Re: [PATCH] can: j1939: fix memory leak of skbs

Fedor Pchelkin <pchelkin@xxxxxxxxx> · Fri, 5 Aug 2022 11:56:18 +0300

Hi Oleksij,

On 29.07.2022 07:22, Oleksij Rempel wrote:
Initial issue can be reproduced by using real (slow) CAN with j1939cat[1]
tool. Both parts should be started to make sure the j1939_session_tx_dat() will
actually start using the queue. After pushing about 100K of data, application
will try to close the socket and exit. After socket is closed, all skb related
to this socket will be freed and j1939_session_tx_dat() will use freed skbs.

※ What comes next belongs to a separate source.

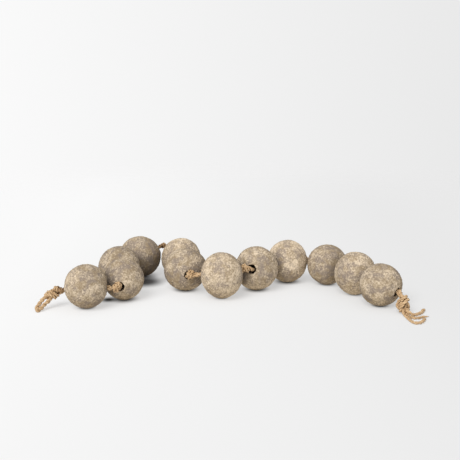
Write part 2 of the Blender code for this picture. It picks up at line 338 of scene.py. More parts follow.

Ok, the patch I suggested was a kind of a guess, now I understand that
it breaks important logic.

On 29.07.2022 07:22, Oleksij Rempel wrote:
> This skb_get() is counter part of skb_unref()
> j1939_session_skb_drop_old().

However, we have a case [1] where j1939_session_skb_queue() is called
but the corresponding j1939_session_skb_drop_old() is not called and it
causes a memory leak.

I tried to investigate it a little bit: the thing is that
j1939_session_skb_drop_old() can be called only when processing
J1939_ETP_CMD_CTS. On the contrary, as I can see,
j1939_session_skb_queue() can be called independently from
J1939_ETP_CMD_CTS so the two functions obviously do not correspond to
each other.

In reproducer case there is a J1939_ETP_CMD_RTS processing, then
we send some messages (where j1939_session_skb_queue() is called) and
after that J1939_ETP_CMD_ABORT is processed and we lose those skbs.

[1] https://forge.ispras.ru/issues/11743